Space-Shuttle flog mit IBM-Software

30.04.1981

KENNEDY SPACE CENTER, FLORIDA - Mit fahrplanmäßiger Pünktlichkeit setzte die Raumfähre Columbia am 14. April 1981 um 20.22 Uhr MEZ nach einem programmäßig verlaufenen Flug auf der salzverkrusteten Piste des Luftwaffenstützpunktes Edwards in Kalifornien auf. Nach der Bilderbuchlandung liegt es nahe, einen ersten Blick auf den enormen Computerkomplex zu werfen, der das Unternehmen ermöglicht, in allen Phasen unterstützt und zu einem so großartigen Erfolg gemacht hat.

An Bord und am Boden wurde der Flug von Anfang an, vom Countdown, über den Start, die Aufstiegsphasen, 36 Erdumkreisungen, den Abstieg, bis hin zum Aufsetzen und Ausrollen von dem größten Computerkomplex unterstützt, der je für eine amerikanische Raumflugmission eingesetzt worden ist. Auch die mit der Datenverarbeitung verbundenen Aktivitäten entbehrten - wie ja das Gesamtunternehmen - nicht der Spannung. Wenige Stunden vor dem Abheben bekamen die bereits an Bord der Columbia installierten fünf Bordrechner Gesellschaft von einem weiteren IBM-System/4 Pi Modell AP-101 mit einem Gewicht von fast 25 Kilogramm, das eine Art "Prophylaktikum" gegen die Effekte von "Murphys Law" wirken sollte. Der kleine Rechner sollte vom Piloten dieser ersten Raumfährenmission, Captain Robert L. Crippen, bedient werden und war mit einer Serie von "Heimflugprogrammen" geladen, die dem Orbiter im Falle einer ausgedehnten Fehlersituation im System ein sicheres Landen ermöglicht hatte.
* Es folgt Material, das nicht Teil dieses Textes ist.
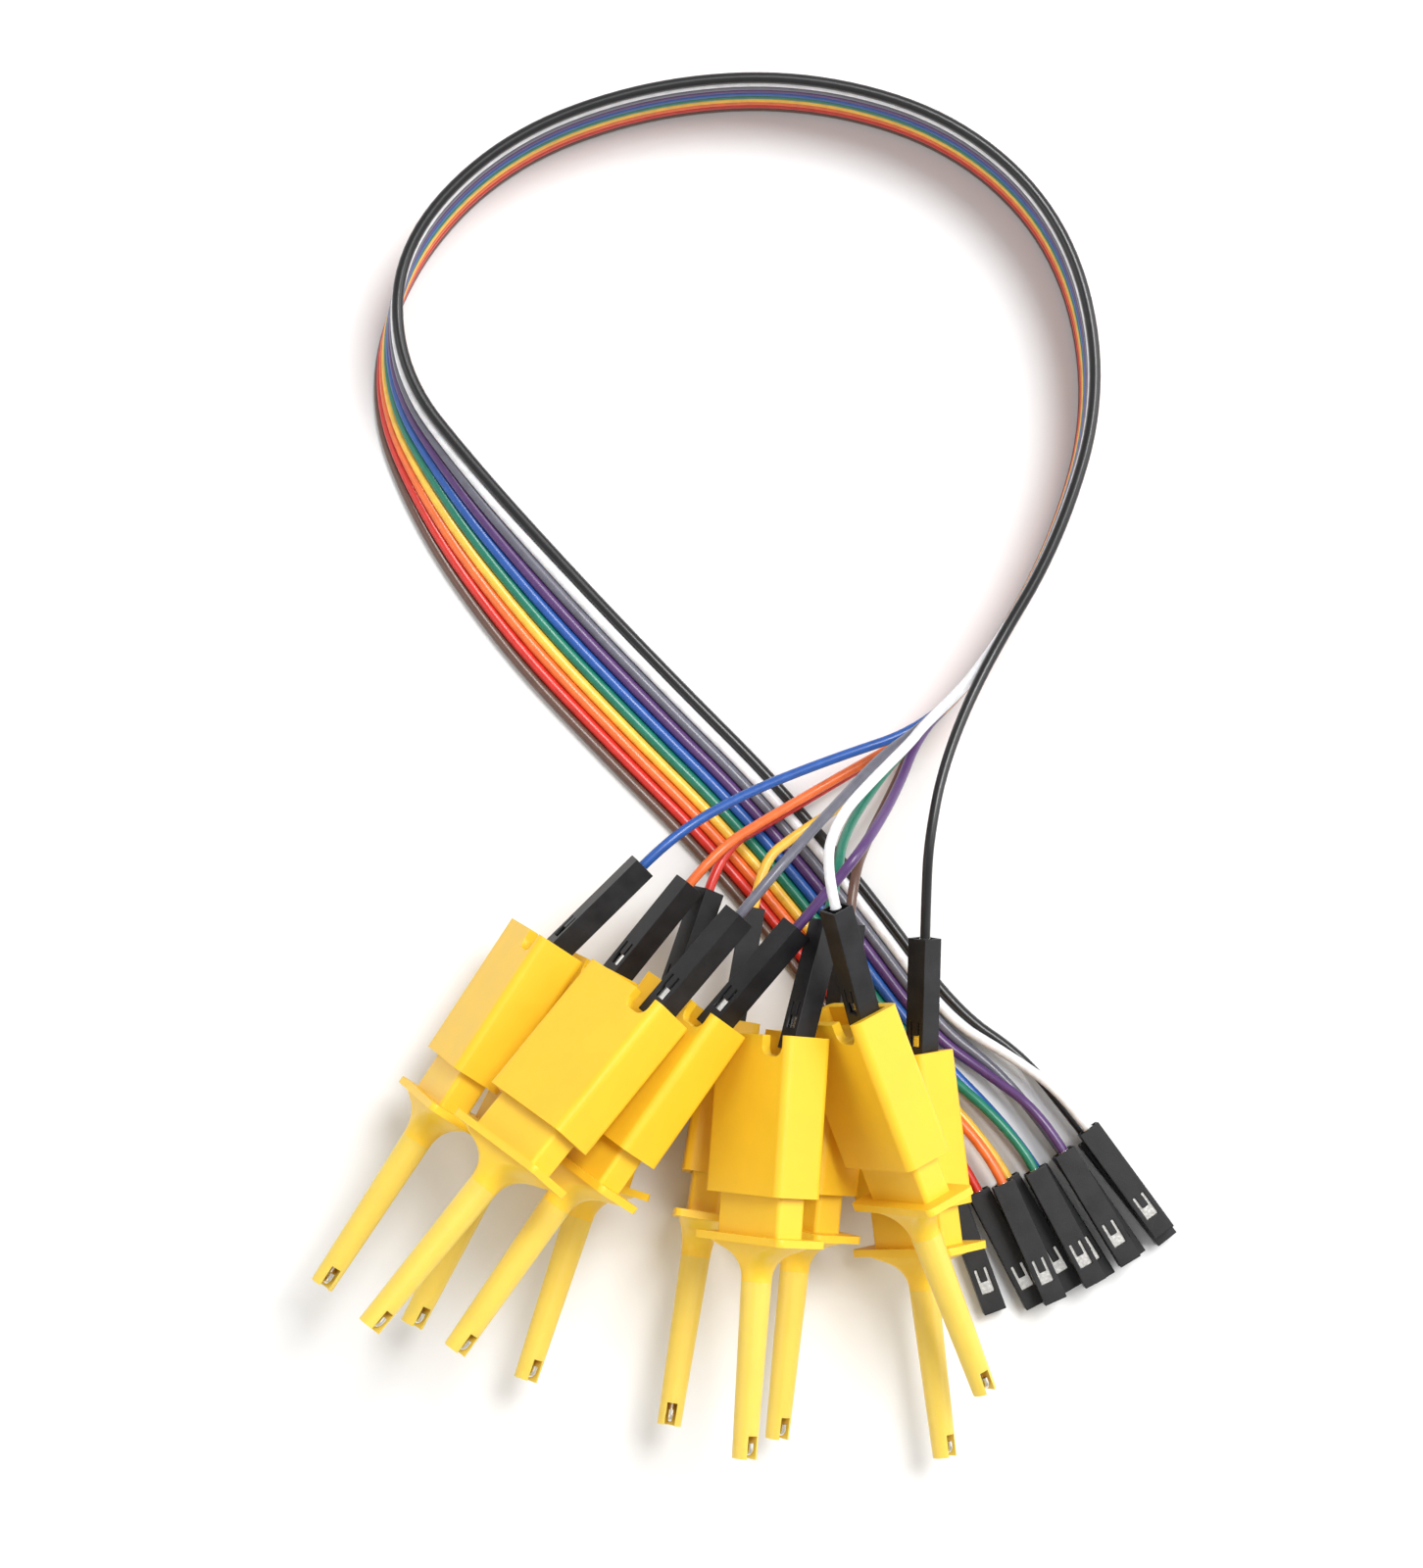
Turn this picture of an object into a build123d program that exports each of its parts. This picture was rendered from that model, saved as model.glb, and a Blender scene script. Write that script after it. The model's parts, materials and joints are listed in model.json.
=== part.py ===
from build123d import *
from math import cos, pi, radians, sin, tan
import os

# Ten-channel test lead set: ten spring hook clips, each plugged on a one-pin
# socket of a ten-way rainbow ribbon, whose other end has ten loose sockets.
# Millimetres, +Z up. The set lies on a table at Z = 0 with its clips' nozzles
# towards -Y, and the origin is under the middle of the heap of clips.

# Clip: the handle is the outer shell that the fingers pull
handle_width = 13.0
handle_thickness = 5.8
handle_length = 16.6
handle_wall = 1.0
handle_edge_radius = 0.9
rear_recess_depth = 2.0
notch_width = 3.4
notch_depth = 2.2

# Clip: the sleeve is the inner body, with the finger flange and the nozzle
slide_clearance = 0.2
sleeve_wall = 0.6
sleeve_overlap = 9.0
stroke = 3.9
stroke_margin = 0.3
flange_width = 15.0
flange_thickness = 6.2
flange_plate = 0.8
flare_length = 4.0
nozzle_base_diameter = 3.2
nozzle_tip_diameter = 2.6
nozzle_reach = 23.0
nozzle_bore = 1.1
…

Rund um den Globus überwacht

Die Columbia wurde von einer Vielzahl von Zielverfolgungs- und Datenverarbeitungsstationen rund um den Globus überwacht, doch fanden die umfangreichsten Aktivitäten in zwei Zentren der National Aeronautics and Space Administration (NASA) statt: im Kennedy Space Center von Cape Canaveral in Florida, wo der Start erfolgte und im Mission Control Center des Johnson Space Centers bei Houston, Texas. Sekunden nach dem Abheben des Raumfährenaggregats vom Startgerüst ging die Steuerung und Flugüberwachung an die Mission Control über und verblieb dort während des gesamten Flugs.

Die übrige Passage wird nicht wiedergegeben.